■ **Task objective**
Would you return all of this data exactly, leaving nothing out?

■ **Source data**

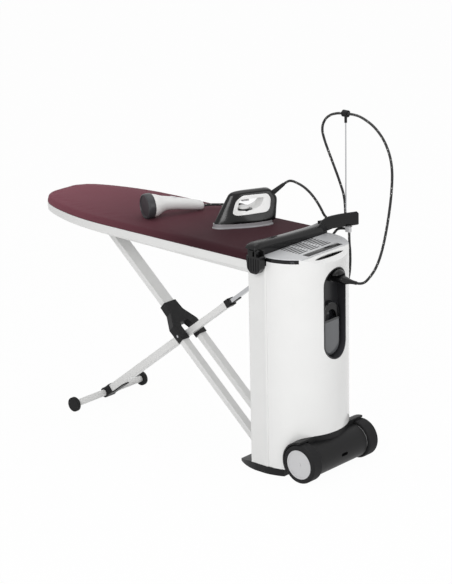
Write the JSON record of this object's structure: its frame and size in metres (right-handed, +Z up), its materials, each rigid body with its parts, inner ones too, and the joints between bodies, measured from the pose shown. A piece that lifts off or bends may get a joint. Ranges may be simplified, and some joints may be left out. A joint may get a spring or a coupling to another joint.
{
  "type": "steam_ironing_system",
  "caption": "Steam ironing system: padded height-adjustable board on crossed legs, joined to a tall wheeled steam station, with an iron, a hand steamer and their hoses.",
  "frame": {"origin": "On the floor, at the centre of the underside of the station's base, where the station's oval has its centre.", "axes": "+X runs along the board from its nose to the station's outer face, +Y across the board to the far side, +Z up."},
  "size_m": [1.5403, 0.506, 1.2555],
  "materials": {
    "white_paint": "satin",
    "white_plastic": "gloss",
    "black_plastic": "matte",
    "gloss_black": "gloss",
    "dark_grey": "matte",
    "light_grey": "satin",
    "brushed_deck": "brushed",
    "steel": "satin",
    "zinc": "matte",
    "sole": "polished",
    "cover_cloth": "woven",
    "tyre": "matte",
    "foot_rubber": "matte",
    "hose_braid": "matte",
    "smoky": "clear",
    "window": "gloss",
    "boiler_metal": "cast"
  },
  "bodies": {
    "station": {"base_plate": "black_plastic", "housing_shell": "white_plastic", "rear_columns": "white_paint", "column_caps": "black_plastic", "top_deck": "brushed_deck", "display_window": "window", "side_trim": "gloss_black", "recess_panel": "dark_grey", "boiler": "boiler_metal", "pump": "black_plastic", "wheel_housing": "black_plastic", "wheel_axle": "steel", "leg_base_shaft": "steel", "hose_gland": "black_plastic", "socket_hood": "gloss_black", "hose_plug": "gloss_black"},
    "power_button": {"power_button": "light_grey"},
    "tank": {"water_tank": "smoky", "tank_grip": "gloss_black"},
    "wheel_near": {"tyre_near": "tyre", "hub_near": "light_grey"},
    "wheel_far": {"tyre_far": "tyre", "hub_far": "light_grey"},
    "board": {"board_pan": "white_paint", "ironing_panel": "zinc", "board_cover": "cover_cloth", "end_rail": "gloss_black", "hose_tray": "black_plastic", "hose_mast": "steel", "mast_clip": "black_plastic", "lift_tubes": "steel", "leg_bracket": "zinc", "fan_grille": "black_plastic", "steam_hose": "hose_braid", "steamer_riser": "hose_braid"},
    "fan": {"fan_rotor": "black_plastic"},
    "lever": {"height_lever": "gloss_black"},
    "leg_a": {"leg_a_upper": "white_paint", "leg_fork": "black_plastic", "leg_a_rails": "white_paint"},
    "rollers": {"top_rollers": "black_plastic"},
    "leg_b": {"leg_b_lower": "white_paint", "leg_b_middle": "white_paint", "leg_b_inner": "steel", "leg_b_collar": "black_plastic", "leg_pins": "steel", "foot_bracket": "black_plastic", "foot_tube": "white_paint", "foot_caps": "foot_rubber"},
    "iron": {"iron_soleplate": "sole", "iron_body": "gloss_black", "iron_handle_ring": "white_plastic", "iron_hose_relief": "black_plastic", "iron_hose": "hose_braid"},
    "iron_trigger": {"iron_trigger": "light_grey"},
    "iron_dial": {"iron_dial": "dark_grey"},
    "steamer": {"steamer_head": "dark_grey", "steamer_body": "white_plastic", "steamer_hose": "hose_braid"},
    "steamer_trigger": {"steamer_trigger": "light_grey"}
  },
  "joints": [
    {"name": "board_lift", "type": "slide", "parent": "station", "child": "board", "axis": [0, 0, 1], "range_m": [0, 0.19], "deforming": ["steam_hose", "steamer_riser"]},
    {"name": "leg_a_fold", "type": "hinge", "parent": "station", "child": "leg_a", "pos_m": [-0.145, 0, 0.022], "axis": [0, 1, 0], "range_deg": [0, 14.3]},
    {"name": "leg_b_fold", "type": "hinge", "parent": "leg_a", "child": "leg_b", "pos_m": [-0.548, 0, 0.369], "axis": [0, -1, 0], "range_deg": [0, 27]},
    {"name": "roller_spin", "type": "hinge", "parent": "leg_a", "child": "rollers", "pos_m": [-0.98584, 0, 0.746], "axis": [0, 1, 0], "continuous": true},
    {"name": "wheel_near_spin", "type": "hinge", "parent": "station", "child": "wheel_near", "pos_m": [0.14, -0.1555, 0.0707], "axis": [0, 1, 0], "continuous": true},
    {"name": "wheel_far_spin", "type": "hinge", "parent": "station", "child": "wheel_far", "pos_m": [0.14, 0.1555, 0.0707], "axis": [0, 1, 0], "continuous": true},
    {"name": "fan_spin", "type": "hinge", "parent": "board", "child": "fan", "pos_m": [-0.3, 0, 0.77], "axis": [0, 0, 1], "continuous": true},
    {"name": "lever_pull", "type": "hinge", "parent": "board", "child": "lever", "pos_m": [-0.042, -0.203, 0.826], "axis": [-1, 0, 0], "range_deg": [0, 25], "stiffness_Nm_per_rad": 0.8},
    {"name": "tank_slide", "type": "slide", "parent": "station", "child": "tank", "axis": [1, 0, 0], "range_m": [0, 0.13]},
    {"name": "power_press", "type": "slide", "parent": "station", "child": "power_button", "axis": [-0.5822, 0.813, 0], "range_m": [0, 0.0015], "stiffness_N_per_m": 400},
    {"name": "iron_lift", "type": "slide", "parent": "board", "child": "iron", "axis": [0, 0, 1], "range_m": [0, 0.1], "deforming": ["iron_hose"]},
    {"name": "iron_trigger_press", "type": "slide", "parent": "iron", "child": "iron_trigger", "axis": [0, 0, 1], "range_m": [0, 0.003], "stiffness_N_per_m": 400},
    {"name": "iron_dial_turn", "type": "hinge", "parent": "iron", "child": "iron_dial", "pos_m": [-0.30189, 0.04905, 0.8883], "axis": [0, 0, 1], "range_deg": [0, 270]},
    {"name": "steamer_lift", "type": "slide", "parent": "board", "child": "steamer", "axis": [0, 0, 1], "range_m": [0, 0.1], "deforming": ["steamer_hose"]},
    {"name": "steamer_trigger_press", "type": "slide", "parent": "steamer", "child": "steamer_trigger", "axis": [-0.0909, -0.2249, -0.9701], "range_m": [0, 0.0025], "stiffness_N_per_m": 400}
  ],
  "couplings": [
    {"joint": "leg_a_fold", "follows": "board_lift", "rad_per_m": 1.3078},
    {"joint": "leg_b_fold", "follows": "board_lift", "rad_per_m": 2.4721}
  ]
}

■ **Task solution**
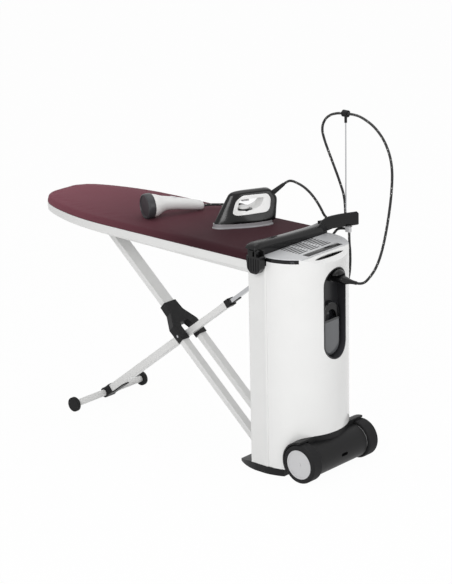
Write the JSON record of this object's structure: its frame and size in metres (right-handed, +Z up), its materials, each rigid body with its parts, inner ones too, and the joints between bodies, measured from the pose shown. A piece that lifts off or bends may get a joint. Ranges may be simplified, and some joints may be left out. A joint may get a spring or a coupling to another joint.
{
  "type": "steam_ironing_system",
  "caption": "Steam ironing system: padded height-adjustable board on crossed legs, joined to a tall wheeled steam station, with an iron, a hand steamer and their hoses.",
  "frame": {"origin": "On the floor, at the centre of the underside of the station's base, where the station's oval has its centre.", "axes": "+X runs along the board from its nose to the station's outer face, +Y across the board to the far side, +Z up."},
  "size_m": [1.5403, 0.506, 1.2555],
  "materials": {
    "white_paint": "satin",
    "white_plastic": "gloss",
    "black_plastic": "matte",
    "gloss_black": "gloss",
    "dark_grey": "matte",
    "light_grey": "satin",
    "brushed_deck": "brushed",
    "steel": "satin",
    "zinc": "matte",
    "sole": "polished",
    "cover_cloth": "woven",
    "tyre": "matte",
    "foot_rubber": "matte",
    "hose_braid": "matte",
    "smoky": "clear",
    "window": "gloss",
    "boiler_metal": "cast"
  },
  "bodies": {
    "station": {"base_plate": "black_plastic", "housing_shell": "white_plastic", "rear_columns": "white_paint", "column_caps": "black_plastic", "top_deck": "brushed_deck", "display_window": "window", "side_trim": "gloss_black", "recess_panel": "dark_grey", "boiler": "boiler_metal", "pump": "black_plastic", "wheel_housing": "black_plastic", "wheel_axle": "steel", "leg_base_shaft": "steel", "hose_gland": "black_plastic", "socket_hood": "gloss_black", "hose_plug": "gloss_black"},
    "power_button": {"power_button": "light_grey"},
    "tank": {"water_tank": "smoky", "tank_grip": "gloss_black"},
    "wheel_near": {"tyre_near": "tyre", "hub_near": "light_grey"},
    "wheel_far": {"tyre_far": "tyre", "hub_far": "light_grey"},
    "board": {"board_pan": "white_paint", "ironing_panel": "zinc", "board_cover": "cover_cloth", "end_rail": "gloss_black", "hose_tray": "black_plastic", "hose_mast": "steel", "mast_clip": "black_plastic", "lift_tubes": "steel", "leg_bracket": "zinc", "fan_grille": "black_plastic", "steam_hose": "hose_braid", "steamer_riser": "hose_braid"},
    "fan": {"fan_rotor": "black_plastic"},
    "lever": {"height_lever": "gloss_black"},
    "leg_a": {"leg_a_upper": "white_paint", "leg_fork": "black_plastic", "leg_a_rails": "white_paint"},
    "rollers": {"top_rollers": "black_plastic"},
    "leg_b": {"leg_b_lower": "white_paint", "leg_b_middle": "white_paint", "leg_b_inner": "steel", "leg_b_collar": "black_plastic", "leg_pins": "steel", "foot_bracket": "black_plastic", "foot_tube": "white_paint", "foot_caps": "foot_rubber"},
    "iron": {"iron_soleplate": "sole", "iron_body": "gloss_black", "iron_handle_ring": "white_plastic", "iron_hose_relief": "black_plastic", "iron_hose": "hose_braid"},
    "iron_trigger": {"iron_trigger": "light_grey"},
    "iron_dial": {"iron_dial": "dark_grey"},
    "steamer": {"steamer_head": "dark_grey", "steamer_body": "white_plastic", "steamer_hose": "hose_braid"},
    "steamer_trigger": {"steamer_trigger": "light_grey"}
  },
  "joints": [
    {"name": "board_lift", "type": "slide", "parent": "station", "child": "board", "axis": [0, 0, 1], "range_m": [0, 0.19], "deforming": ["steam_hose", "steamer_riser"]},
    {"name": "leg_a_fold", "type": "hinge", "parent": "station", "child": "leg_a", "pos_m": [-0.145, 0, 0.022], "axis": [0, 1, 0], "range_deg": [0, 14.3]},
    {"name": "leg_b_fold", "type": "hinge", "parent": "leg_a", "child": "leg_b", "pos_m": [-0.548, 0, 0.369], "axis": [0, -1, 0], "range_deg": [0, 27]},
    {"name": "roller_spin", "type": "hinge", "parent": "leg_a", "child": "rollers", "pos_m": [-0.98584, 0, 0.746], "axis": [0, 1, 0], "continuous": true},
    {"name": "wheel_near_spin", "type": "hinge", "parent": "station", "child": "wheel_near", "pos_m": [0.14, -0.1555, 0.0707], "axis": [0, 1, 0], "continuous": true},
    {"name": "wheel_far_spin", "type": "hinge", "parent": "station", "child": "wheel_far", "pos_m": [0.14, 0.1555, 0.0707], "axis": [0, 1, 0], "continuous": true},
    {"name": "fan_spin", "type": "hinge", "parent": "board", "child": "fan", "pos_m": [-0.3, 0, 0.77], "axis": [0, 0, 1], "continuous": true},
    {"name": "lever_pull", "type": "hinge", "parent": "board", "child": "lever", "pos_m": [-0.042, -0.203, 0.826], "axis": [-1, 0, 0], "range_deg": [0, 25], "stiffness_Nm_per_rad": 0.8},
    {"name": "tank_slide", "type": "slide", "parent": "station", "child": "tank", "axis": [1, 0, 0], "range_m": [0, 0.13]},
    {"name": "power_press", "type": "slide", "parent": "station", "child": "power_button", "axis": [-0.5822, 0.813, 0], "range_m": [0, 0.0015], "stiffness_N_per_m": 400},
    {"name": "iron_lift", "type": "slide", "parent": "board", "child": "iron", "axis": [0, 0, 1], "range_m": [0, 0.1], "deforming": ["iron_hose"]},
    {"name": "iron_trigger_press", "type": "slide", "parent": "iron", "child": "iron_trigger", "axis": [0, 0, 1], "range_m": [0, 0.003], "stiffness_N_per_m": 400},
    {"name": "iron_dial_turn", "type": "hinge", "parent": "iron", "child": "iron_dial", "pos_m": [-0.30189, 0.04905, 0.8883], "axis": [0, 0, 1], "range_deg": [0, 270]},
    {"name": "steamer_lift", "type": "slide", "parent": "board", "child": "steamer", "axis": [0, 0, 1], "range_m": [0, 0.1], "deforming": ["steamer_hose"]},
    {"name": "steamer_trigger_press", "type": "slide", "parent": "steamer", "child": "steamer_trigger", "axis": [-0.0909, -0.2249, -0.9701], "range_m": [0, 0.0025], "stiffness_N_per_m": 400}
  ],
  "couplings": [
    {"joint": "leg_a_fold", "follows": "board_lift", "rad_per_m": 1.3078},
    {"joint": "leg_b_fold", "follows": "board_lift", "rad_per_m": 2.4721}
  ]
}